Auf meta­po­li­ti­scher Ebe­ne jedoch – also im Bereich poli­ti­scher Refle­xi­on – sind deren Ein­sich­ten sowie deren Denk­stil mög­li­cher­wei­se von erheb­li­cher Bedeu­tung. Rech­te Posi­tio­nen haben ja den Wider­spruch zu lösen (sofern sie nicht auf Revo­lu­ti­on abzie­len), ihre Ableh­nung des Dif­fe­ren­zie­rungs­prin­zips der moder­nen Gesell­schaft sowie der dar­aus fol­gen­den Inklu­si­ons­me­cha­nis­men mit den Mit­teln der moder­nen Gesell­schaft in der moder­nen Gesell­schaft gegen die Gesell­schaft für die Gesell­schaft kom­mu­ni­zie­ren zu müs­sen. Das heißt, sie müs­sen anschluß­fä­hig sein. Man kann in die­sem Zusam­men­hang auf den Sach­ver­halt ver­wei­sen, daß die kon­struk­ti­vis­ti­schen und sys­tem­theo­re­ti­schen Ansät­ze sich bereits heu­te anschi­cken, (zumin­dest in den Sozi­al­wis­sen­schaf­ten) das auf­klä­re­risch-kri­ti­sche Theo­rie­pri­mat zu ent­thro­nen, wäh­rend kon­ser­va­ti­ven und rech­ten Posi­tio­nen, sofern sie mit onto­lo­gi­schen Selbst­ver­ständ­lich­kei­ten ope­rie­ren, der­zeit jeg­li­che Anschluß­fä­hig­keit im wis­sen­schaft­li­chen Bereich fehlt.

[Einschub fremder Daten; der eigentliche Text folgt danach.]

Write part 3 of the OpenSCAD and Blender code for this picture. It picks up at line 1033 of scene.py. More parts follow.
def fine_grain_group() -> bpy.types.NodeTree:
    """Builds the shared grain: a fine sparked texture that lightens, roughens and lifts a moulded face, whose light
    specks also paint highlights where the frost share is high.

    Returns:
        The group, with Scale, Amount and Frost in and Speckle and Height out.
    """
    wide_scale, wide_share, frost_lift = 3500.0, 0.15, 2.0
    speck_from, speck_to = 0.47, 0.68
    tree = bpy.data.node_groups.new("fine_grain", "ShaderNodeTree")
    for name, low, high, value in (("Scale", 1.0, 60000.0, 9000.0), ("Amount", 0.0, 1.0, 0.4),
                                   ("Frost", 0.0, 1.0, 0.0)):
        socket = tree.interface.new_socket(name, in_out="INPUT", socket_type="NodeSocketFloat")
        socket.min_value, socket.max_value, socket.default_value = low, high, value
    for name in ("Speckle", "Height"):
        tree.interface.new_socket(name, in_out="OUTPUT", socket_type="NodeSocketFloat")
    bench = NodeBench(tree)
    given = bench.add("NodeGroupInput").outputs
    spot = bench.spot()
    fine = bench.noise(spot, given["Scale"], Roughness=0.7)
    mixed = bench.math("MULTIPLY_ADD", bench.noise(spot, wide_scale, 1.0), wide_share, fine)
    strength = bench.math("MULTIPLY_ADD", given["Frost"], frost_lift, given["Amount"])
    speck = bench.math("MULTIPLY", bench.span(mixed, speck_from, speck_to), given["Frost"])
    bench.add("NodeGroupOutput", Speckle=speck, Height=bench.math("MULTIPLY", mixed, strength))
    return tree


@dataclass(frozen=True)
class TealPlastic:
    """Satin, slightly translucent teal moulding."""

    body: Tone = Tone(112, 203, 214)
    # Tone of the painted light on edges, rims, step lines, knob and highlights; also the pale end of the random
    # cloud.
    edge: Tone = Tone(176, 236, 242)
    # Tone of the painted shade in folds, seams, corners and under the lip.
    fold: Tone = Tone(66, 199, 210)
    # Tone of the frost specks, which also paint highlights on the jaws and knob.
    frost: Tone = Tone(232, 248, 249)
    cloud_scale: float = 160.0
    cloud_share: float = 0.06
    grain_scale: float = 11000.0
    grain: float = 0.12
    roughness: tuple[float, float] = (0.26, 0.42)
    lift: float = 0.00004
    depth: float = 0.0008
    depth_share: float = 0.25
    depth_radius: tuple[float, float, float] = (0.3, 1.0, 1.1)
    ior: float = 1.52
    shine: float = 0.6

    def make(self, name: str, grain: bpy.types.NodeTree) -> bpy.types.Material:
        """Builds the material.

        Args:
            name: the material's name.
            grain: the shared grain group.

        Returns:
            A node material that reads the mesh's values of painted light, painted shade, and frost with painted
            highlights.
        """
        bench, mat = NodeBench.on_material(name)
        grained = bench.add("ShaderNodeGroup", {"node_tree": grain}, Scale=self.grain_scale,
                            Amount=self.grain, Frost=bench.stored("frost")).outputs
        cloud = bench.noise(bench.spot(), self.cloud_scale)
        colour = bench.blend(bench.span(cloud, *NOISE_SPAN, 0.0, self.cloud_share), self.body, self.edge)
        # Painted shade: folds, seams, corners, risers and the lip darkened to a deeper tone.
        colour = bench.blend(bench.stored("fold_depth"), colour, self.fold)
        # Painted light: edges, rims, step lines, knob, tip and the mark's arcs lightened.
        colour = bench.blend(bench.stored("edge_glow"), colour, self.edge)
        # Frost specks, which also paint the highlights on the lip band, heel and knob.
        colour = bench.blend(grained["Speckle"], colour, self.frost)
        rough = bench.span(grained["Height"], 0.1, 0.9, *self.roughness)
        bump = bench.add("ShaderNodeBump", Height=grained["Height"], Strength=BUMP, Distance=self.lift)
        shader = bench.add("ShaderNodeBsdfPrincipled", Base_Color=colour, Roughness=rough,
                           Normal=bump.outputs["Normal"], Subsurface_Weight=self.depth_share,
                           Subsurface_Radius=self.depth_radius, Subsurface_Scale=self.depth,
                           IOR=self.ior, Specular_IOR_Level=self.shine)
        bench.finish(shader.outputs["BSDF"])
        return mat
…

Eine Anrei­che­rung der eige­nen Posi­ti­on mit kon­struk­ti­vis­ti­schen Argu­men­ten könn­te sich in die­ser Situa­ti­on als hilf­reich erwei­sen. Dies ist – wie am Bei­spiel des Iden­ti­täts­be­grif­fes gezeigt wer­den konn­te, nicht prin­zi­pi­ell unmög­lich. Wei­ter­hin ermög­licht es der kon­struk­ti­vis­ti­sche „Denk­stil“, eige­ne Apo­rien („blin­de Fle­cken“) zu benen­nen. So ist etwa der Wunsch nach Homo­ge­ni­tät, die Ableh­nung eines all-per­mis­si­ven Wer­te­plu­ra­lis­mus und Indi­vi­dua­lis­mus selbst wie­der­um eine wei­te­re Wert­hal­tung unter ande­ren, die ihren Anhän­gern Mög­lich­kei­ten der Indi­vi­dua­li­sie­rung („Ich bin ein Rech­ter“) eröff­net. Rech­te Posi­tio­nen sind heu­te Alter­na­tiv­an­ge­bo­te in einer poly­kon­tex­tu­ra­len Gesell­schaft – und eben kei­ne Selbst­ver­ständ­lich­kei­ten mehr.

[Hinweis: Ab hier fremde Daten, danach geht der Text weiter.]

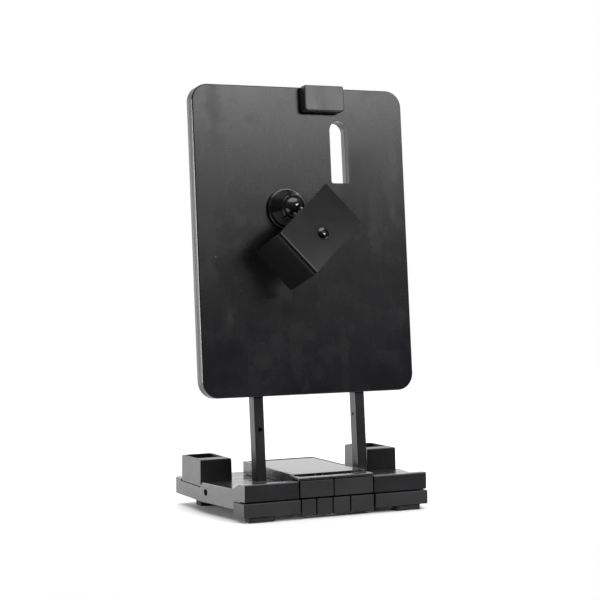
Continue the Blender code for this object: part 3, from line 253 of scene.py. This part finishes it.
def rubber():
    """The feet: matt rubber with a dusty, pitted skin."""
    shader = Shader("foot_rubber_fine")
    pits = shader.noise(1800, detail=4)
    shader.set("Base Color", shader.tint(shader.noise(200), (0.008, 0.008, 0.008), (0.018, 0.018, 0.018)))
    shader.set("Roughness", shader.remap(pits, 0.3, 0.7, 0.7, 0.95))
    shader.bump(pits, 0.3, 0.0001)
    return shader.material


looks = {
    "panel_plastic": panel_plastic(),
    "panel_back_plastic": moulded("panel_back_fine", BLACK, 0.45, dust=0.03),
    # base, block and bay: front= paints shade on their faces that point towards the user.
    "base_plastic": moulded("base_fine", BLACK, 0.2, specular=0.8, front=0.1, dust=0.03),
    "rail_plastic": moulded("rail_fine", BLACK, 0.4, specular=0.3, dust=0.02),
    "block_plastic": moulded("block_fine", BLACK, 0.34, specular=0.6, front=0.05, dust=0.02),
    "bay_plastic": moulded("bay_fine", BLACK, 0.22, specular=0.9, front=0.5, dust=0.03),
    "key_plastic": moulded("key_fine", BLACK, 0.4, specular=0.3),
    "lid_gloss": gloss_lid(),
    "leg_metal": moulded("leg_fine", (0.011, 0.011, 0.012), 0.34, specular=0.28, grain=0.06),
    "leg_socket_plastic": moulded("leg_socket_fine", BLACK, 0.45),
    "guide_plastic": moulded("guide_fine", BLACK, 0.5),
    "knob_plastic": moulded("knob_fine", BLACK, 0.5),
    "clip_plastic": moulded("clip_fine", (0.016, 0.016, 0.017), 0.42, specular=0.7),
    "mount_gloss": gloss_plastic(),
    "bracket_sheet": coated_sheet(),
    "bracket_screw_steel": steel("bracket_screw_fine", (0.07, 0.07, 0.07), 0.16),
    "bright_steel": steel("bright_steel_fine", (0.62, 0.62, 0.62), 0.25),
    "screw_steel": steel("screw_steel_fine", (0.4, 0.4, 0.41), 0.32),
    "spring_steel": steel("spring_steel_fine", (0.45, 0.45, 0.46), 0.3),
    "foot_rubber": rubber(),
}
slot_of_node = {part["node"]: part["material_slot"] for part in record["subparts"]}


# ---------------------------------------------------------------- fine surfaces
def finish_piece(obj, nodes, body, look):
    """Give a piece its look and its body, and let it stand for CAD nodes."""
    obj.data.materials.clear()
    obj.data.materials.append(looks[look])
    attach(obj, body)
    if nodes:
        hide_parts(*nodes)


def refined(node, edge):
    """A copy of a CAD node with one face on each flat, small rounded edges and smooth round sides."""
    mesh = frame["nodes"][node].data.copy()
    mesh.name = node + "_fine"
    bm = bmesh.new()
    bm.from_mesh(mesh)
    bmesh.ops.remove_doubles(bm, verts=bm.verts, dist=WELD)
    bmesh.ops.dissolve_limit(bm, angle_limit=math.radians(FLAT_ANGLE), verts=[], edges=bm.edges)
    for face in bm.faces:
        face.smooth = True
    for side in bm.edges:
        if len(side.link_faces) == 2:
            side.smooth = side.calc_face_angle(0) < math.radians(SHARP_ANGLE)
    bm.to_mesh(mesh)
    bm.free()
    obj = bpy.data.objects.new(node + "_fine", mesh)
    bpy.context.scene.collection.objects.link(obj)
    if edge:
        bevel = obj.modifiers.new("Edges", "BEVEL")
        bevel.width = edge
        bevel.segments = BEVEL_STEPS
        bevel.limit_method = "ANGLE"
        bevel.angle_limit = math.radians(SHARP_ANGLE)
        bevel.use_clamp_overlap = True
    weighted = obj.modifiers.new("Normals", "WEIGHTED_NORMAL")
    weighted.keep_sharp = True
    finish_piece(obj, [node], body_of_node[node], slot_of_node[node])
    return obj


# The width of each node's rounded edges, in millimetres; a node that isn't here keeps its own edges.
EDGES = {
    "panel_front": 0.0, "panel_back": 0.0, "base_cover": 0.25, "bottom_plate": 0.3, "bay_housing": 0.35, "lid": 0.3,
    "key_frame": 0.2, "socket_block_left": 0.35, "socket_block_right": 0.35, "leg_left": 0.3, "leg_right": 0.3,
    "leg_socket_left": 0.4, "leg_socket_right": 0.4, "leg_guide_left": 0.3, "leg_guide_right": 0.3,
    "top_clip": 0.3, "bracket": 0.22, "socket_cup": 0.25, "socket_flange": 0.3, "ball_stud": 0.0,
    "bracket_screw": 0.12, "lock_knob_left": 0.3, "lock_knob_right": 0.3,
}
EDGES.update({name: 0.35 for name in frame["nodes"] if "rail" in name or "foot" in name})
EDGES.update({name: 0.25 for name in frame["nodes"]
              if "key_" in name and "spring" not in name and name != "key_frame"})


def make_fine_surfaces():
    for node in sorted(frame["nodes"]):
        refined(node, EDGES.get(node, 0.0) * MM)


# ---------------------------------------------------------------- studio
def make_camera():
    yaw, pitch, roll = (math.radians(angle) for angle in (CAMERA_YAW, CAMERA_PITCH, CAMERA_ROLL))
    forward = Vector((math.sin(yaw) * math.cos(pitch), math.cos(yaw) * math.cos(pitch), -math.sin(pitch)))
    right = Vector((math.cos(yaw), -math.sin(yaw), 0))
    up = right.cross(forward)
    rolled_right = right * math.cos(roll) + up * math.sin(roll)
    rolled_up = up * math.cos(roll) - right * math.sin(roll)
    data = bpy.data.cameras.new("camera")
    data.lens = CAMERA_LENS
    data.sensor_width = CAMERA_SENSOR
    data.clip_end = 20
    camera = bpy.data.objects.new("camera", data)
    turn = Matrix((rolled_right, rolled_up, -forward)).transposed()
    camera.matrix_world = Matrix.Translation(CAMERA_PLACE) @ turn.to_4x4()
    bpy.context.scene.collection.objects.link(camera)
    bpy.context.scene.camera = camera


def make_floor():
    """A white table top that ends a little in front of the stand."""
    (left, front), (right, back) = FLOOR_LOW, FLOOR_HIGH
    mesh = bpy.data.meshes.new("floor")
    mesh.from_pydata([(left, front, 0), (right, front, 0), (right, back, 0), (left, back, 0)], [], [(0, 1, 2, 3)])
    floor = bpy.data.objects.new("floor", mesh)
    bpy.context.scene.collection.objects.link(floor)
    shader = Shader("floor_white")
    shader.set("Base Color", (0.93, 0.93, 0.93, 1))
    shader.set("Roughness", 0.55)
    shader.set("Specular IOR Level", 0.2)
    floor.data.materials.append(shader.material)


def make_world():
    """A white wall behind the stand and a bright ceiling, in a room that is otherwise dark."""
    world = bpy.data.worlds.new("studio")
    bpy.context.scene.world = world
    world.use_nodes = True
    tree = world.node_tree
    tree.nodes.clear()
    output = tree.nodes.new("ShaderNodeOutputWorld")
    back = tree.nodes.new("ShaderNodeBackground")
    seen = tree.nodes.new("ShaderNodeBackground")
    seen.inputs["Color"].default_value = (1, 1, 1, 1)
    seen.inputs["Strength"].default_value = 1.0
    path = tree.nodes.new("ShaderNodeLightPath")
    mix = tree.nodes.new("ShaderNodeMixShader")
    place = tree.nodes.new("ShaderNodeTexCoord")
    parts = tree.nodes.new("ShaderNodeSeparateXYZ")
    tree.links.new(place.outputs["Generated"], parts.inputs["Vector"])

    def span(value, low, high, out_low, out_high):
        node = tree.nodes.new("ShaderNodeMapRange")
        node.interpolation_type = "SMOOTHSTEP"
        tree.links.new(value, node.inputs["Value"])
        for key, number in (("From Min", low), ("From Max", high), ("To Min", out_low), ("To Max", out_high)):
            node.inputs[key].default_value = number
        return node.outputs["Result"]

    def math_node(operation, first, second):
        node = tree.nodes.new("ShaderNodeMath")
        node.operation = operation
        for socket, value in zip(node.inputs, (first, second)):
            if isinstance(value, bpy.types.NodeSocket):
                tree.links.new(value, socket)
            else:
                socket.default_value = value
        return node.outputs["Value"]

    behind = span(parts.outputs["Y"], 0.35, 0.75, 0.0, 1.0)
    height = span(parts.outputs["Z"], 0.05, 0.5, ROOM_LOW, ROOM_HIGH)
    front = math_node("MULTIPLY", height, math_node("SUBTRACT", 1.0, behind))
    ceiling = span(parts.outputs["Z"], 0.7, 0.9, 0.0, CEILING_STRENGTH)
    level = math_node("ADD", math_node("ADD", front, ceiling), math_node("MULTIPLY", behind, WALL_STRENGTH))
    tree.links.new(level, back.inputs["Strength"])
    tree.links.new(path.outputs["Is Camera Ray"], mix.inputs["Fac"])
    tree.links.new(back.outputs["Background"], mix.inputs[1])
    tree.links.new(seen.outputs["Background"], mix.inputs[2])
    tree.links.new(mix.outputs["Shader"], output.inputs["Surface"])


def make_lights():
    def area(name, location, target, size, power):
        data = bpy.data.lights.new(name, "AREA")
        data.shape = "RECTANGLE"
        data.size, data.size_y = size
        data.energy = power
        light = bpy.data.objects.new(name, data)
        light.location = location
        aim = Vector(target) - Vector(location)
        light.rotation_euler = aim.to_track_quat("-Z", "Y").to_euler()
        bpy.context.scene.collection.objects.link(light)

    area("front_right_softbox", (0.9, -1.4, 0.92), (0, 0, 0.25), (1.1, 0.42), 20)
    area("left_rear_softbox", (-1.2, 1.0, 0.25), (0, 0, 0.02), (0.6, 0.5), 15)


def set_view():
    settings = bpy.context.scene.view_settings
    settings.view_transform = "Standard"
    settings.look = "None"
    settings.exposure = 0.0


make_fine_surfaces()
make_floor()
make_camera()
make_world()
make_lights()
set_view()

Die For­de­rung nach Selbst­ver­ständ­lich­keit, nach Authen­ti­zi­tät und letzt­lich nach Iden­ti­tät wie­der­um geht, als For­de­rung erho­ben, schon an der ange­streb­ten Authen­ti­zi­tät vor­bei. Dies ist, wenn man es so pathe­tisch for­mu­lie­ren möch­te, der „Fluch“ der Auf­klä­rung und ihrer mul­ti­per­spek­ti­vi­schen Beob­ach­tungs­ver­hält­nis­se. Die Ein­deu­tig­keit wird, zusam­men mit Gott aus der Gesell­schaft ver­trie­ben und die­se damit aus dem Para­dies der Gewißheiten.

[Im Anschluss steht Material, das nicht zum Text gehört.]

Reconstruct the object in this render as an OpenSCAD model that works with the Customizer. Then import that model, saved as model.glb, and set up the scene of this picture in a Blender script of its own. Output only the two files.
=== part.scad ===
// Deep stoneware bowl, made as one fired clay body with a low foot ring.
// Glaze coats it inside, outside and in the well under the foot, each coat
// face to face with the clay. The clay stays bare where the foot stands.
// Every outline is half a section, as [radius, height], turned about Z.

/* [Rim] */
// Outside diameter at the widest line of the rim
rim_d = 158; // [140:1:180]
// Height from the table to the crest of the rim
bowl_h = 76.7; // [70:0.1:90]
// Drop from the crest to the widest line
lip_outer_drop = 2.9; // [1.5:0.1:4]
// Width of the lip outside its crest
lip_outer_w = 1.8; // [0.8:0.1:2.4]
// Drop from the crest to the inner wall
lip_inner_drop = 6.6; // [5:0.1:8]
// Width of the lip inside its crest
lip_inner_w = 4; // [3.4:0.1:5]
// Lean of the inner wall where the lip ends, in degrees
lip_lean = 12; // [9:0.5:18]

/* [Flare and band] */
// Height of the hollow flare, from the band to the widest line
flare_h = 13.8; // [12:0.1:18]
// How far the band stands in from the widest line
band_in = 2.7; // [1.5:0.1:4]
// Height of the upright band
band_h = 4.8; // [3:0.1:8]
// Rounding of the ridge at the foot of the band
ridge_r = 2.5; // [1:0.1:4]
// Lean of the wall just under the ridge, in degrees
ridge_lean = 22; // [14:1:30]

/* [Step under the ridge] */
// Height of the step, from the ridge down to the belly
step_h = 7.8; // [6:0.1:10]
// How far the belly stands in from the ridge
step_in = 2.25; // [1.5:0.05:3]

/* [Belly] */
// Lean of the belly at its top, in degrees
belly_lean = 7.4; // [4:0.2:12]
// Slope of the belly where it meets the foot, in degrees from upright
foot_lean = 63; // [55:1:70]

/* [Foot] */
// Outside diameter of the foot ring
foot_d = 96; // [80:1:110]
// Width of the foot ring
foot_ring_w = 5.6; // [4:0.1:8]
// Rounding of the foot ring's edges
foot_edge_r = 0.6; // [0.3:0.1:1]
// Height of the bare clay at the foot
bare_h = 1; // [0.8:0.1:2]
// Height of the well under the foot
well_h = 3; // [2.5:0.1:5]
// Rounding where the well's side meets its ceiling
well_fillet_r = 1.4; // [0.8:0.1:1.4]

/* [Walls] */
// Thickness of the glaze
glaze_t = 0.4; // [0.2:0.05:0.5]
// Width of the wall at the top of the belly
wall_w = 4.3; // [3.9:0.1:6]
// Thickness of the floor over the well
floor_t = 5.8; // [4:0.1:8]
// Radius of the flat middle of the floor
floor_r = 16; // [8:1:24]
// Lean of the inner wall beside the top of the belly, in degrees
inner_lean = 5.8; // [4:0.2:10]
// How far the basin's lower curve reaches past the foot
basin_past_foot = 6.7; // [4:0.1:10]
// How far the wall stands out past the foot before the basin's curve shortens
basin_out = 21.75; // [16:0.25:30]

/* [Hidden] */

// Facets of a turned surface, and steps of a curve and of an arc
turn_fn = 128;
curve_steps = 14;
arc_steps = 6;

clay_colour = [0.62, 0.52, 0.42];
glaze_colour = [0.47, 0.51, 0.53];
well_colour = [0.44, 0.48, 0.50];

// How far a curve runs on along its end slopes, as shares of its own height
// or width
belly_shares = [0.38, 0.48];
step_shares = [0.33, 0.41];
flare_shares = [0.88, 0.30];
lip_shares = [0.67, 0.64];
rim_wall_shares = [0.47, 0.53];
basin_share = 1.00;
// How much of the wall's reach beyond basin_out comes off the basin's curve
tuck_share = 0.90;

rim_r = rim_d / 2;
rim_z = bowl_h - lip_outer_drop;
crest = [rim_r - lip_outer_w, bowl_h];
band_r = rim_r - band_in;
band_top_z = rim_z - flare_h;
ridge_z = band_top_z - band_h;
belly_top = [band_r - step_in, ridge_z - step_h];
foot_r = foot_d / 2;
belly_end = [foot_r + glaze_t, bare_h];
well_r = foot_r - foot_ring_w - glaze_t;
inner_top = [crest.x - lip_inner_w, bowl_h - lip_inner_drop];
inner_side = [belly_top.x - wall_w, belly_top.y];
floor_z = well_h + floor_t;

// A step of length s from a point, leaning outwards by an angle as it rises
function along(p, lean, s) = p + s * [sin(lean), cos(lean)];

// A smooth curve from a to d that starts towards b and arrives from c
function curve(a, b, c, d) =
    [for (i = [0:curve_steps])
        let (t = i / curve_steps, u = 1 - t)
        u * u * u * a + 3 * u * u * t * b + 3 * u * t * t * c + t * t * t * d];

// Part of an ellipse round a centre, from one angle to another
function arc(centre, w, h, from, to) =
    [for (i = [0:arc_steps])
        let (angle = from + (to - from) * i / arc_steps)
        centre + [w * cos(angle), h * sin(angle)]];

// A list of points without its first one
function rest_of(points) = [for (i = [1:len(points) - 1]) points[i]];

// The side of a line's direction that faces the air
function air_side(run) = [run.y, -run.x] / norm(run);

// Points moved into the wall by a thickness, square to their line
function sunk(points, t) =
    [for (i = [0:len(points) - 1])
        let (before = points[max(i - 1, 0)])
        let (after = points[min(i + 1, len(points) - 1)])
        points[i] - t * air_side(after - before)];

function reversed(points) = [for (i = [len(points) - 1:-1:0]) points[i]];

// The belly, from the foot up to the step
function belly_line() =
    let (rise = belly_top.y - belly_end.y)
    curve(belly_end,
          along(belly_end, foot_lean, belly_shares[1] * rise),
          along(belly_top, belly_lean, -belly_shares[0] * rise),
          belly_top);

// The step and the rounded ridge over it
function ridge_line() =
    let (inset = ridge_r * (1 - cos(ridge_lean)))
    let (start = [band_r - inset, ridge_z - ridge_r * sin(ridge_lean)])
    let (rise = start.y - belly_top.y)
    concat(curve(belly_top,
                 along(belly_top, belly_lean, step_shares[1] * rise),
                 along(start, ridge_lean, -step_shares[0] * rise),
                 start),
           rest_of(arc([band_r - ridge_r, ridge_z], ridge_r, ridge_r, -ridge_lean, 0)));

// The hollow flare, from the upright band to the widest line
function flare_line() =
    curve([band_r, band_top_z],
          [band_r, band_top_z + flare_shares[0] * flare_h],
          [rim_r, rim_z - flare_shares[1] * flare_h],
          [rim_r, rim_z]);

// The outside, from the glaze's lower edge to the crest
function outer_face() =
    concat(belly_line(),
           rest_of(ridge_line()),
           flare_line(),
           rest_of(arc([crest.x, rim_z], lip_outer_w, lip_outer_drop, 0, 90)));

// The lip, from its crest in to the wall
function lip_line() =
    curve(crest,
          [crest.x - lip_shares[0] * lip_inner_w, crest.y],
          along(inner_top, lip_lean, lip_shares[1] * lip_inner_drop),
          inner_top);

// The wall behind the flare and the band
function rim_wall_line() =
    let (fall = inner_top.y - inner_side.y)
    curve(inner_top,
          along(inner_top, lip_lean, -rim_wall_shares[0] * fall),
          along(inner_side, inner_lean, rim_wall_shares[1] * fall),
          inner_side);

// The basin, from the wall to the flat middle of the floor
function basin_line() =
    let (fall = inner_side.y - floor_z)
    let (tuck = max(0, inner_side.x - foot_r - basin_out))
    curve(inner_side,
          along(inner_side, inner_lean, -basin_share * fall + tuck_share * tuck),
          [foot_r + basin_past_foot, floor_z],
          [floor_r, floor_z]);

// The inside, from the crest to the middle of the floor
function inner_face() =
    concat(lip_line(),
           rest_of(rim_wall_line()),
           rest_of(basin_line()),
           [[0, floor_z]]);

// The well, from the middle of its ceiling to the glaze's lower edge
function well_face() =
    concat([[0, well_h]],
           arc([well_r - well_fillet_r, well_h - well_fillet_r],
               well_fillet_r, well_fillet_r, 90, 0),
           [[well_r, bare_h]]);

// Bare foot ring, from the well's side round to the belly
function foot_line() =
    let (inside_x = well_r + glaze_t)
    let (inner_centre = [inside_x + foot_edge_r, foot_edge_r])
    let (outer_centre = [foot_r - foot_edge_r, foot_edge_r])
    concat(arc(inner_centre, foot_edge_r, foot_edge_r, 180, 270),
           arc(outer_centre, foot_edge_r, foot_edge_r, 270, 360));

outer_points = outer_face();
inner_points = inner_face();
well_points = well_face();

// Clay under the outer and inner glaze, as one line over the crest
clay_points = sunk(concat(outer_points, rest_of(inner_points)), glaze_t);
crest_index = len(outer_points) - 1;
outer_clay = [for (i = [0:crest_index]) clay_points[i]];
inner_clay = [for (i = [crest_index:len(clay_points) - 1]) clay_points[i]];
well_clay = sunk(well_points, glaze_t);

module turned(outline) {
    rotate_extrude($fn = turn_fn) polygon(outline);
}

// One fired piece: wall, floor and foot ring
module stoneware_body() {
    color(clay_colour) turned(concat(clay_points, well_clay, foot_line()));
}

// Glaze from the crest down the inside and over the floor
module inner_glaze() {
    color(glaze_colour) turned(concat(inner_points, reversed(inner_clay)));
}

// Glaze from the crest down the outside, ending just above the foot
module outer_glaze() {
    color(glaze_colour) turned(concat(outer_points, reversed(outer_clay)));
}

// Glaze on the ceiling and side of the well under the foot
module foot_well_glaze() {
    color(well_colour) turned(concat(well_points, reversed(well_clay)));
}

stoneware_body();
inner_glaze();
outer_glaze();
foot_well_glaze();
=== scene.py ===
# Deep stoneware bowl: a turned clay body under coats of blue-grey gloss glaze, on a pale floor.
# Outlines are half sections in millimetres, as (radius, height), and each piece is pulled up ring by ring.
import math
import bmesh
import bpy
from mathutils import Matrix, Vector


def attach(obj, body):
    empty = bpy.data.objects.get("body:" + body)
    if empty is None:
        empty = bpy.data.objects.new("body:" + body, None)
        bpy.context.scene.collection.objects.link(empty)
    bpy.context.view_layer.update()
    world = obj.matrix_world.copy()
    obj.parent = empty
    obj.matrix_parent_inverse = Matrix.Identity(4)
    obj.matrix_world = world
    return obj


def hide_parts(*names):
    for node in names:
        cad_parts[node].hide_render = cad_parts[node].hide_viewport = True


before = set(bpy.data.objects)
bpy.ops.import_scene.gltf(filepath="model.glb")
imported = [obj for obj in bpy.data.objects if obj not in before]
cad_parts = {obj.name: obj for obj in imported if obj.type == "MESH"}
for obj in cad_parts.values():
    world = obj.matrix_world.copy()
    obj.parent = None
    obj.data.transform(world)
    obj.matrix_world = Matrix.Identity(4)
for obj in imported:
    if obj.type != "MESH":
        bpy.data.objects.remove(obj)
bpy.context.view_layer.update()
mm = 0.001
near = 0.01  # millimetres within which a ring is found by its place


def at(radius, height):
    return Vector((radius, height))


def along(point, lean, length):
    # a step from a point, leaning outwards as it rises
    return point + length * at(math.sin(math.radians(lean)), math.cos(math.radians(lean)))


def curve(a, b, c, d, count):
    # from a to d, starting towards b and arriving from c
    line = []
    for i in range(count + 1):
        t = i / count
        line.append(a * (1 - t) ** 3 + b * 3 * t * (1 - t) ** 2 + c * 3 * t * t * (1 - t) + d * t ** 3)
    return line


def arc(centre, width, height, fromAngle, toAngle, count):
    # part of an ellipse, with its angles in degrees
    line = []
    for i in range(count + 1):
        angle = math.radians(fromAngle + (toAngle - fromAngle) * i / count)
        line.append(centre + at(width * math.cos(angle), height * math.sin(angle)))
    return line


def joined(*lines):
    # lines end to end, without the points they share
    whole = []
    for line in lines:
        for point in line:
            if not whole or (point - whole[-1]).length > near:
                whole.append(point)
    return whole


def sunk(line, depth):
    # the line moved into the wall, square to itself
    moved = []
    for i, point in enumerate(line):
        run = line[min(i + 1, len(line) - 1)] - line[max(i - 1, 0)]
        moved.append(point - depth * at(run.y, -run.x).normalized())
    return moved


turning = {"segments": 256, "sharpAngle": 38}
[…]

Der­ar­ti­ge Über­le­gun­gen kön­nen hilf­reich sein, poli­ti­sche Erfolgs­er­war­tun­gen rea­li­täts­nah zu hal­ten, mög­li­che argu­men­ta­ti­ve Ein­wän­de bereits im Vor­feld zu erken­nen bezie­hungs­wei­se in den eige­nen Argu­men­ta­ti­ons­stra­te­gien zu berück­sich­ti­gen. Es kommt jetzt dar­auf an, was die Rech­te mit die­sem Ange­bot der Erkennt­nis­ge­win­nung anfängt. Sie hat die Mög­lich­keit, die kon­struk­ti­vis­tisch-sys­tem­theo­re­ti­sche Theo­rie­form selek­tiv für sich zu nut­zen – ihre eige­ne Iden­ti­tät mag sich dadurch ändern, ver­lie­ren muß sie sie des­halb jedoch nicht.